>> START SUPPLIED INFORMATION

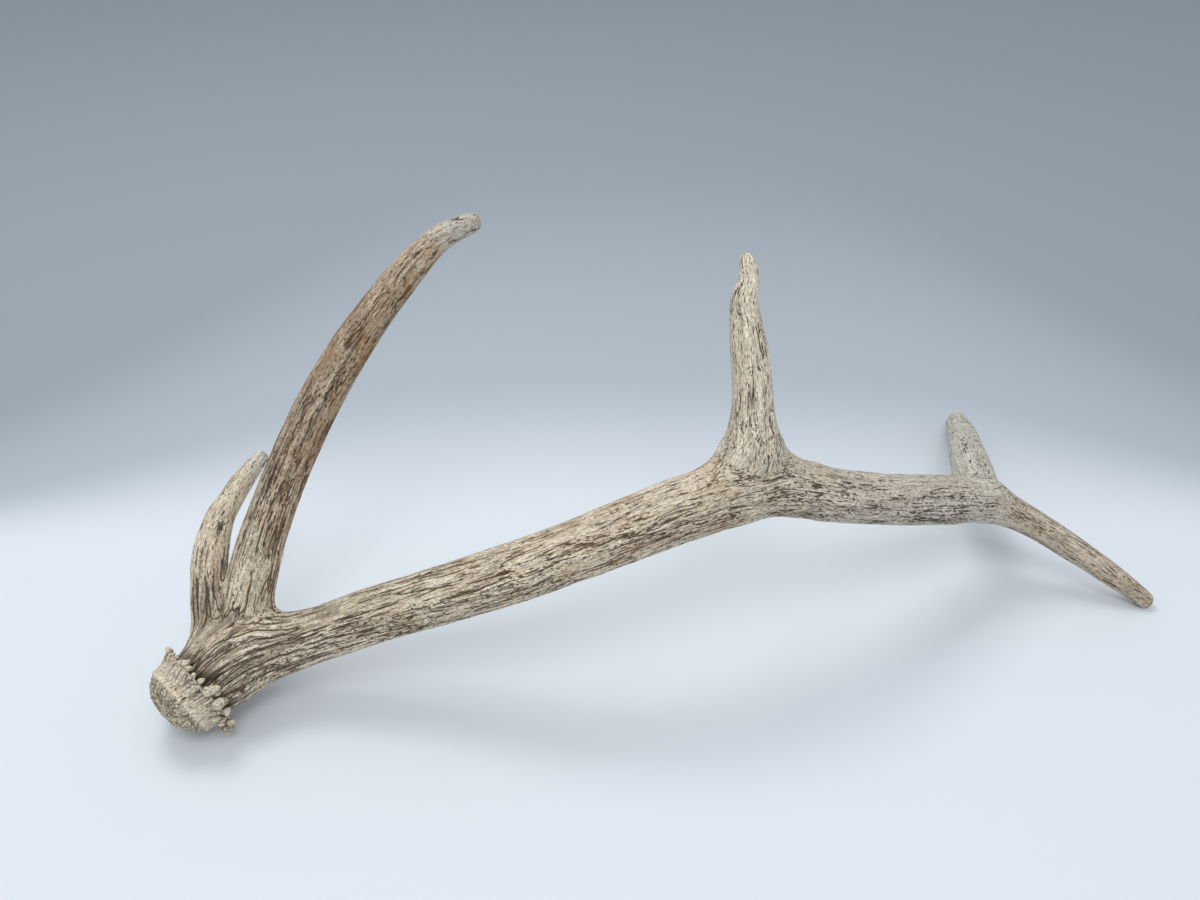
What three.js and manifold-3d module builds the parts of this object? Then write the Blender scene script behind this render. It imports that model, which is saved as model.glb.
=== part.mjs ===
// Shed deer antler: a beam with a burr at its foot, and five tines, lying on three points.
// Millimetres, +Z up. X runs from the burr to the crown, and +Y is the side that the tines lean to.
// The origin is on the ground, under the middle of the antler.
import * as THREE from "three";
import { mergeVertices } from "three/addons/utils/BufferGeometryUtils.js";
import Module from "manifold-3d";

const wasm = await Module();
wasm.setup();

// ---- Driving dimensions -------------------------------------------------------------------

const FORK_GAP = 0.3; // left between a tine and the branch that it grows from

// The burr: a domed seal, a flank that widens to the coronet, and the neck of the beam.
const BURR = {
  centre: [-355, -179, 35.5], // middle of the coronet
  axis: [0.672, 0.676, 0.302], // from the seal towards the beam
  coronetRadius: 37,
  sealRadius: 28.5,
  sealDepth: 15.5, // from the coronet back to the rim of the seal
  domeHeight: 15.5, // how far the seal bulges past its rim
  neckRadius: 27.5,
  neckLength: 16,
  sides: 36,
};
const PEARLS = { count: 22, ring: 34.5, offset: 3, radius: 4.4, squash: 0.8 };

// Each branch is a row of stations along its middle: [x, y, z, radius].
const BEAM = [
  [-355, -179, 35.5, 26],
  [-340, -165, 41, 27.5],
  [-320, -154, 46, 26],
  [-286, -147, 52, 21],
  [-226, -146, 76, 20.2],
  [-182, -147, 94, 20.7],
  [-136, -150, 115, 21.4],
  [-94, -149, 133, 21.4],
  [-36, -139, 154, 22.6],
  [-8, -130, 160, 24.4],
  [42, -110, 163, 24.6],
  [78, -100, 153, 21.7],
  [99, -93, 143, 20],
  [152, -66, 118, 19.6],
  [206, -35, 94, 20.1],
  [242, -18, 81, 19.8],
];
const BROW_TINE = [
  [-331, -151, 46, 20],
  [-327, -131, 70, 20],
  [-318, -119, 100, 18.2],
  [-309, -109, 126, 16.8],
  [-286, -92, 176, 15.8],
  [-255, -80, 230, 14.7],
  [-228, -66, 267, 13.3],
  [-199, -49, 299, 11.4],
  [-174, -37, 320, 8.8],
  [-152, -35, 330, 6.8],
];
const BEZ_TINE = [
  [-344, -157, 46, 18],
  [-354, -141, 60, 14.5],
  [-356, -124, 78, 13.6],
  [-357, -105, 96, 13.4],
  [-353, -85, 113, 11.2],
  [-346, -72, 121, 9.4],
  [-340, -57, 129, 8.3],
  [-331, -42, 138, 5.8],
];
const TREZ_TINE = [
  [42, -109, 166, 27],
  [41, -105, 188, 22],
  [38, -95, 205, 17.4],
  [38, -86, 220, 14.3],
  [37, -73, 235, 14],
  [35, -62, 250, 12.8],
  [33, -52, 264, 11.2],
  [32, -45, 276, 9.6],
  [35, -36, 287, 7.6],
  [36, -29, 297, 6.4],
];
const CROWN_FRONT_TINE = [
  [242, -18, 82, 18.5],
  [265, -19, 71, 14],
  [294, -23, 56, 11.7],
  [328, -35, 38, 10.5],
  [358, -47, 21, 9],
  [381, -56, 6.5, 7],
];
const CROWN_REAR_TINE = [
  [242, -18, 82, 18.5],
  [255, 36, 65, 18],
  [270, 102, 45, 15.8],
  [283, 151, 28, 14],
  [293, 200, 11, 11.4],
];

const ROUND_STEPS = 4; // rings on the rounded end of a branch
const GROUND = { size: [1000, 800, 60] }; // the block below the antler that flattens its three feet

// ---- Solids -------------------------------------------------------------------------------

// A closed three.js geometry as a solid that can be joined and cut.
function solidOf(geometry) {
  const shape = geometry.index ? geometry.toNonIndexed() : geometry.clone();
  shape.deleteAttribute("normal");
  shape.deleteAttribute("uv");
  const merged = mergeVertices(shape, 1e-3);
  const corners = merged.index.array;
  const faces = [];
  for (let i = 0; i < corners.length; i += 3) {
    const [a, b, c] = corners.subarray(i, i + 3);
    if (a !== b && b !== c && c !== a) faces.push(a, b, c); // the lathe's poles leave empty faces
  }
  return new wasm.Manifold(
    new wasm.Mesh({
      numProp: 3,
      vertProperties: merged.attributes.position.array,
      triVerts: new Uint32Array(faces),
    }),
  );
}

// The same solid as a three.js geometry with flat faces.
function geometryOf(solid) {
  const mesh = solid.getMesh();
  const geometry = new THREE.BufferGeometry();
  geometry.setAttribute("position", new THREE.BufferAttribute(mesh.vertProperties, 3));
  geometry.setIndex(new THREE.BufferAttribute(mesh.triVerts, 1));
  return geometry;
}

// The quaternion that turns the lathe's own axis, +Y, to the given direction.
function turnTo(direction) {
  return new THREE.Quaternion().setFromUnitVectors(new THREE.Vector3(0, 1, 0), direction);
}

// ---- A branch -----------------------------------------------------------------------------

// A straight round form is turned on a lathe, one ring for every step, and then bent along
// the branch's middle. Its last station is the middle of the rounded tip.
function branch(stations, { sides, steps, grow = 0 }) {
  const points = stations.map(([x, y, z]) => new THREE.Vector3(x, y, z));
  const path = new THREE.CatmullRomCurve3(points, false, "catmullrom", 0.5);
  const radii = new THREE.SplineCurve(stations.map((s, i) => new THREE.Vector2(i, s[3])));
  const tipRadius = stations.at(-1)[3] + grow;

  // Heights on the lathe up to 1 are parameters of the path. Past 1 they are millimetres of tip.
  const profile = [new THREE.Vector2(0, 0)];
  for (let i = 0; i <= steps; i++) {
    profile.push(new THREE.Vector2(radii.getPoint(i / steps).y + grow, i / steps));
  }
  for (let i = 1; i < ROUND_STEPS; i++) {
    const turn = (i / ROUND_STEPS) * (Math.PI / 2);
    profile.push(new THREE.Vector2(tipRadius * Math.cos(turn), 1 + tipRadius * Math.sin(turn)));
  }
  profile.push(new THREE.Vector2(0, 1 + tipRadius));

  const form = new THREE.LatheGeometry(profile, sides);
  const places = form.attributes.position;
  const frame = frameAlong(path);
  for (let i = 0; i < places.count; i++) {
    const along = places.getY(i);
    const { at, side, up, forward } = frame(Math.min(along, 1));
    at.addScaledVector(side, places.getX(i));
    at.addScaledVector(up, places.getZ(i));
    at.addScaledVector(forward, Math.max(along - 1, 0));
    places.setXYZ(i, at.x, at.y, at.z);
  }
  return solidOf(form);
}

// A frame that travels along the path without twisting, read at any parameter from 0 to 1.
function frameAlong(path) {
  const samples = 200;
  const sides = [];
  const side = new THREE.Vector3(0, 0, 1);
  for (let i = 0; i <= samples; i++) {
    const forward = path.getTangent(i / samples);
    side.addScaledVector(forward, -side.dot(forward)).normalize();
    sides.push(side.clone());
  }
  return (u) => {
    const forward = path.getTangent(u);
    const near = sides[Math.round(u * samples)].clone();
    near.addScaledVector(forward, -near.dot(forward)).normalize();
    const up = new THREE.Vector3().crossVectors(near, forward);
    return { at: path.getPoint(u), side: near, up, forward };
  };
}

// ---- The burr -----------------------------------------------------------------------------

// Turned on a lathe from the top of the seal's dome to inside the neck of the beam.
function burr(grow = 0) {
  const rim = -BURR.sealDepth;
  const dome = [];
  for (let i = 0; i < 6; i++) {
    const turn = (i / 6) * (Math.PI / 2);
    dome.push([BURR.sealRadius * Math.sin(turn), rim - BURR.domeHeight * Math.cos(turn)]);
  }
  const outline = [
    ...dome,
    [BURR.sealRadius, rim],
    [BURR.sealRadius + 2.5, rim * 0.6],
    [BURR.coronetRadius - 2, -3.5],
    [BURR.coronetRadius, 0],
    [BURR.coronetRadius - 1.5, 3.5],
    [BURR.neckRadius + 2, 7],
    [BURR.neckRadius, BURR.neckLength],
    [0, BURR.neckLength],
  ];
  const turned = new THREE.LatheGeometry(
    outline.map(([radius, height]) => new THREE.Vector2(radius > 0 ? radius + grow : 0, height)),
    BURR.sides,
  );
  const axis = new THREE.Vector3(...BURR.axis).normalize();
  turned.applyQuaternion(turnTo(axis));
  turned.translate(...BURR.centre);
  return solidOf(turned);
}

// Round beads of bone in a ring on the beam side of the coronet.
function pearls(grow = 0) {
  const axis = new THREE.Vector3(...BURR.axis).normalize();
  const turn = turnTo(axis);
  const beads = [];
  for (let i = 0; i < PEARLS.count; i++) {
    const angle = (i / PEARLS.count) * 2 * Math.PI;
    const size = PEARLS.radius * (1 + 0.18 * Math.sin(3 * i)) + grow;
    const bead = new THREE.SphereGeometry(size, 7, 5);
    bead.scale(1, 1 / PEARLS.squash, PEARLS.squash);
    bead.rotateY(-angle);
    bead.translate(PEARLS.ring * Math.cos(angle), PEARLS.offset, PEARLS.ring * Math.sin(angle));
    bead.applyQuaternion(turn);
    bead.translate(...BURR.centre);
    beads.push(solidOf(bead));
  }
  return beads;
}

// ---- The antler ---------------------------------------------------------------------------

function groundBlock() {
  const [width, depth, height] = GROUND.size;
  return solidOf(new THREE.BoxGeometry(width, depth, height).translate(0, 0, -height / 2));
}

const BEAM_FORM = { sides: 22, steps: 40 };
const TINE_FORM = { sides: 16, steps: 18 };
const ground = groundBlock();

// The beam with its burr and pearls. Grown by the gap, it cuts the roots of the tines.
function wholeBeam(grow = 0) {
  const foot = pearls(grow).reduce((whole, bead) => whole.add(bead), burr(grow));
  return branch(BEAM, { ...BEAM_FORM, grow }).add(foot);
}

// A tine without the branches that it grows from.
function tine(stations, ...parents) {
  let solid = branch(stations, TINE_FORM);
  for (const parent of parents) solid = solid.subtract(parent);
  return solid.subtract(ground);
}

const beamCutter = wholeBeam(FORK_GAP);
const browCutter = branch(BROW_TINE, { ...TINE_FORM, grow: FORK_GAP });
const frontCutter = branch(CROWN_FRONT_TINE, { ...TINE_FORM, grow: FORK_GAP });

const solids = {
  beam: wholeBeam().subtract(ground),
  brow_tine: tine(BROW_TINE, beamCutter),
  bez_tine: tine(BEZ_TINE, beamCutter, browCutter),
  trez_tine: tine(TREZ_TINE, beamCutter),
  crown_front_tine: tine(CROWN_FRONT_TINE, beamCutter),
  crown_rear_tine: tine(CROWN_REAR_TINE, beamCutter, frontCutter),
};

// Weathered bone: greyer towards the crown, creamier on the small tines.
const BONE = {
  beam: 0xa8967c,
  brow_tine: 0xa08d72,
  bez_tine: 0xb3a283,
  trez_tine: 0xb8a98f,
  crown_front_tine: 0x9c8f7c,
  crown_rear_tine: 0xaaa698,
};

const antler = new THREE.Group();
for (const [name, solid] of Object.entries(solids)) {
  const material = new THREE.MeshStandardMaterial({
    color: BONE[name],
    roughness: 0.8,
    metalness: 0,
    flatShading: true,
  });
  const mesh = new THREE.Mesh(geometryOf(solid), material);
  mesh.name = name;
  antler.add(mesh);
}

export default antler;
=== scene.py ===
# %% [markdown]
# # A shed deer antler
# An antler is bone that grew under a furry skin. Blood vessels in that skin pressed long furrows
# into the soft bone, and when the antler was shed it kept them. It starts at the seal, the rough
# dome that once sat on the skull, and at the burr, a collar of knobs called pearls. A beam runs
# on from there, and tines fork off it.
#
# The lesson builds it in one order: the shape of each branch, the rounded forks, the direction
# in which the bone grew, the furrows along that direction, the burr, and then the finish.

# %% The frame
import math

import bpy
import numpy as np
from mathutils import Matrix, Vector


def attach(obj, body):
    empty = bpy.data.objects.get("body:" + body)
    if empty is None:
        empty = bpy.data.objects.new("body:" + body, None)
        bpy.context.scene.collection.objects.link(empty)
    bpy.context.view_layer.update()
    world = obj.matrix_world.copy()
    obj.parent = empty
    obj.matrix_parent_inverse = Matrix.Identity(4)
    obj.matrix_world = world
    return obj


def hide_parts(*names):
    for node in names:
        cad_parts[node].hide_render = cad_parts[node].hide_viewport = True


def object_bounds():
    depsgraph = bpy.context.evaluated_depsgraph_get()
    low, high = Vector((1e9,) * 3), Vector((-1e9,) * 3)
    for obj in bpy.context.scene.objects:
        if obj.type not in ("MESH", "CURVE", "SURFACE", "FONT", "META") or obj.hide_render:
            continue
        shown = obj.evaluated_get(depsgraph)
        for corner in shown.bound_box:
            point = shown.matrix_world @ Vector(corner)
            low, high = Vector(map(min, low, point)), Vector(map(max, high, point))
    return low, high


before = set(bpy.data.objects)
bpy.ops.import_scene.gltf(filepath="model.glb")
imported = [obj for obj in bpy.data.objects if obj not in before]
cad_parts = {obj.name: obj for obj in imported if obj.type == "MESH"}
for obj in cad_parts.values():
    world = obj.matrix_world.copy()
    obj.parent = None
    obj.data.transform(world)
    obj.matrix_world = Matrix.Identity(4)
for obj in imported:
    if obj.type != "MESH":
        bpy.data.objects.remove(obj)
cad_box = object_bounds()

MM = 0.001  # the shapes below are worked out in millimetres, and Blender's unit is the metre
low_corner = np.array(cad_box[0]) / MM
high_corner = np.array(cad_box[1]) / MM
print("room for the antler, mm:", np.round(high_corner - low_corner, 1))

# %% [markdown]
# ## The branches
# Each branch is a round form that bends and tapers. It could be a Blender curve with a bevel,
# but the furrows need to know how far along and how deep in the bone a point lies, so the middle
# line is kept as numbers: a row of stations, each with its place and the radius there.
# A tine starts deep inside the beam, near the burr or before its fork, because the real bone
# fibres do so too: they run up the beam and then sweep out into the tine.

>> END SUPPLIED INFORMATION

The lines to transcribe begin at the line with "const beamCutter = wholeBeam(FORK_GAP);" and end at the line with "if empty is"; copy them exactly, both ends included.

const beamCutter = wholeBeam(FORK_GAP);
const browCutter = branch(BROW_TINE, { ...TINE_FORM, grow: FORK_GAP });
const frontCutter = branch(CROWN_FRONT_TINE, { ...TINE_FORM, grow: FORK_GAP });

const solids = {
  beam: wholeBeam().subtract(ground),
  brow_tine: tine(BROW_TINE, beamCutter),
  bez_tine: tine(BEZ_TINE, beamCutter, browCutter),
  trez_tine: tine(TREZ_TINE, beamCutter),
  crown_front_tine: tine(CROWN_FRONT_TINE, beamCutter),
  crown_rear_tine: tine(CROWN_REAR_TINE, beamCutter, frontCutter),
};

// Weathered bone: greyer towards the crown, creamier on the small tines.
const BONE = {
  beam: 0xa8967c,
  brow_tine: 0xa08d72,
  bez_tine: 0xb3a283,
  trez_tine: 0xb8a98f,
  crown_front_tine: 0x9c8f7c,
  crown_rear_tine: 0xaaa698,
};

const antler = new THREE.Group();
for (const [name, solid] of Object.entries(solids)) {
  const material = new THREE.MeshStandardMaterial({
    color: BONE[name],
    roughness: 0.8,
    metalness: 0,
    flatShading: true,
  });
  const mesh = new THREE.Mesh(geometryOf(solid), material);
  mesh.name = name;
  antler.add(mesh);
}

export default antler;
=== scene.py ===
# %% [markdown]
# # A shed deer antler
# An antler is bone that grew under a furry skin. Blood vessels in that skin pressed long furrows
# into the soft bone, and when the antler was shed it kept them. It starts at the seal, the rough
# dome that once sat on the skull, and at the burr, a collar of knobs called pearls. A beam runs
# on from there, and tines fork off it.
#
# The lesson builds it in one order: the shape of each branch, the rounded forks, the direction
# in which the bone grew, the furrows along that direction, the burr, and then the finish.

# %% The frame
import math

import bpy
import numpy as np
from mathutils import Matrix, Vector


def attach(obj, body):
    empty = bpy.data.objects.get("body:" + body)
    if empty is None:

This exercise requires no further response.